A relatora do recurso especial do sindicato, ministra Nancy Andrighi, apontou que o elemento que caracteriza um direito individual como coletivo é a presença de interesse social qualificado em sua tutela, ou seja, a ampliação da esfera de interesse particular em virtude do comprometimento de bens, institutos ou valores jurídicos cuja preservação importe à comunidade como um todo.

“A divisibilidade e a presença de notas singulares são também características fundamentais dos interesses individuais homogêneos, as quais não os desqualificam como interesses coletivos em sentido amplo ou impedem sua tutela em ação civil coletiva de consumo”, disse a ministra.

No caso dos autos, a relatora ressaltou que o TJMT classificou os interesses discutidos na ação civil pública como heterogêneos, na medida em que os sindicalizados firmaram, individualmente, os contratos de crédito, com valores, prazos e finalidades de usufruto diferentes.

Todavia, Nancy Andrighi afirmou que foram descritos na petição inicial os elementos genéricos das relações jurídicas de cada um dos associados, a exemplo da cobrança de comissão de permanência, da cláusula de vencimento antecipado da dívida e da multa moratória. Segundo a ministra, esses fatores homogêneos foram identificados nos contratos assinados pelos agricultores, substituídos pelo sindicato na ação coletiva.

“Está, pois, presente a possibilidade da utilização da ação coletiva de consumo para a tutela do interesse delimitado na inicial, não sendo obstáculo para tanto as peculiaridades da situação singular de cada agricultor, que devem ser enfrentadas na segunda fase da ação coletiva, nas ações de cumprimento da eventual sentença de procedência”, concluiu a ministra ao reconhecer a legitimidade do sindicato.
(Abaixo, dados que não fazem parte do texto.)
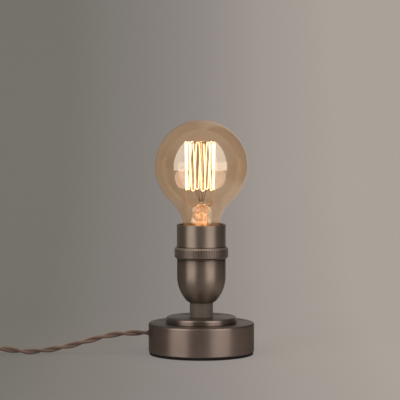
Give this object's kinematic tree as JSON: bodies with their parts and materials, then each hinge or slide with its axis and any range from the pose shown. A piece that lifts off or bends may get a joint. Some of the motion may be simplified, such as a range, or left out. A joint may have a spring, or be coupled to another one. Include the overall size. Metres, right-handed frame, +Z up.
{
  "type": "table lamp",
  "caption": "Table lamp with a bare globe bulb: a round weighted base, a thin disc, a short stem and a cup screw lampholder, on a twisted flex with switch and plug.",
  "frame": {"origin": "centre of the underside of the base pad, on the table", "axes": "+Z up along the lamp; the flex leaves the base towards -X; the lamp is round, so +Y is only away from the viewer"},
  "size_m": [0.4336, 0.1021, 0.2041],
  "materials": {
    "felt": "matt felt",
    "bronze_base": "satin dark bronze",
    "bronze_disc": "satin dark bronze",
    "bronze_stem": "satin dark bronze",
    "bronze_cup": "satin dark bronze",
    "bronze_ring": "satin dark bronze",
    "bronze_skirt": "satin dark bronze",
    "steel": "plain zinc-plated",
    "iron": "as cast",
    "porcelain": "glazed white",
    "brass": "bright",
    "cap_brass": "bright",
    "solder": "dull",
    "black_glass": "gloss black",
    "amber_glass": "clear amber",
    "clear_glass": "clear",
    "carbon_filament": "glowing",
    "support_wire": "dull",
    "bush_rubber": "matt",
    "core_sleeve": "matt",
    "braid": "woven braid over rubber",
    "switch_plastic": "satin",
    "plug_plastic": "satin",
    "pin_brass": "nickel-plated"
  },
  "bodies": {
    "lamp": {"base_pad": "felt", "base_shell": "bronze_base", "bottom_plate": "steel", "plate_screws": "steel", "base_weight": "iron", "threaded_tube": "steel", "base_washer": "steel", "base_nut": "steel", "holder_washer": "steel", "holder_nut": "steel", "gallery_disc": "bronze_disc", "stem_spacer": "bronze_stem", "holder_cup": "bronze_cup", "holder_ring": "bronze_ring", "holder_skirt": "bronze_skirt", "ceramic_insert": "porcelain", "terminal_blocks": "brass", "terminal_screws": "steel", "centre_contact": "brass", "screw_shell": "brass", "cord_bush": "bush_rubber", "cord_stop": "bush_rubber", "core_live": "core_sleeve", "core_neutral": "core_sleeve", "cord_lead": "braid", "cord_link": "braid", "cord_coil": "braid", "cord_tail": "braid", "switch_base": "switch_plastic", "switch_cover": "switch_plastic", "switch_screws": "steel", "switch_contacts": "brass", "plug_body": "plug_plastic", "plug_pins": "pin_brass"},
    "bulb_tip": {"bulb_contact": "solder"},
    "bulb": {"bulb_insulator": "black_glass", "bulb_cap": "cap_brass", "bulb_glass": "amber_glass", "glass_mount": "clear_glass", "glass_rod": "clear_glass", "filament": "carbon_filament", "upper_supports": "support_wire", "lower_supports": "support_wire", "lead_in_wires": "support_wire"},
    "rocker": {"switch_rocker": "switch_plastic"}
  },
  "joints": [
    {"name": "bulb_lift", "type": "slide", "parent": "lamp", "child": "bulb_tip", "axis": [0, 0, 1], "range_m": [0, 0.0146]},
    {"name": "bulb_turn", "type": "hinge", "parent": "bulb_tip", "child": "bulb", "pos_m": [0, 0, 0.0825], "axis": [0, 0, 1], "range_deg": [0, 1440]},
    {"name": "switch_rock", "type": "hinge", "parent": "lamp", "child": "rocker", "pos_m": [-0.2171, -0.01791, 0.011], "axis": [0.1736, -0.9848, 0], "range_deg": [0, 16]}
  ],
  "couplings": [
    {"joint": "bulb_lift", "follows": "bulb_turn", "m_per_rad": 0.00057757}
  ]
}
O recurso ficou assim ementado:

RECURSO ESPECIAL. PROCESSUAL CIVIL E CONSUMIDOR. AÇÃO COLETIVA DE CONSUMO. INTERESSES INDIVIDUAIS HOMOGÊNEOS. CARACTERIZAÇÃO. ORIGEM COMUM. SITUAÇÃO FÁTICA OU DE DIREITO GENÉRICA. CONEXÃO DE INTERESSES PELA CAUSA DE PEDIR REMOTA OU PRÓXIMA. SUFICIÊNCIA. LEGITIMIDADE ATIVA. SINDICATO. EXISTÊNCIA.
1. Cuida-se de ação coletiva de consumo, ajuizada pelo recorrente, por meio da qual questiona a validade de cláusulas inscritas em Cédulas de Crédito Rural Pignoratícias e Hipotecárias e seus Aditivos, assinadas por seus sindicalizados em virtude de programa de financiamento destinado à modernização da frota de máquinas colheitadeiras e tratores agrícolas.
2. O propósito do presente recurso especial é determinar se a discussão a respeito de cláusulas contratuais inseridas em cédulas de crédito rural configura interesse individual homogêneo, apto a ser tutelado por meio de ação coletiva, e se, consequentemente, o sindicato recorrente possui legitimidade para a presente ação de consumo.
3. A origem comum, que caracteriza o interesse individual homogêneo, refere-se a um específico fato ou peculiar direito que é universal às inúmeras relações jurídicas individuais, a partir dos quais haverá conexão processual entre os interesses, caracterizada pela identidade de causa de pedir próxima ou remota.
4. A divisibilidade e a presença de notas singulares são também características fundamentais dos interesses individuais homogêneos, as quais não os desqualificam como interesses coletivos em sentido amplo ou impedem sua tutela em ação civil coletiva de consumo.
5. Na hipótese em exame, a petição inicial delimitou a controvérsia aos elementos genéricos das relações jurídicas singulares de cada um dos associados da recorrente, constantes em contratos assinados no contexto de programa de financiamento destinado à modernização da frota de máquinas colheitadeiras e tratores agrícolas e implementos denominado FINAME agrícola, estando caracterizada a origem comum dos direitos vindicados.
6. Recurso especial conhecido e provido.

Com o provimento do recurso especial, a ação coletiva deverá ter prosseguimento no primeiro grau de jurisdição.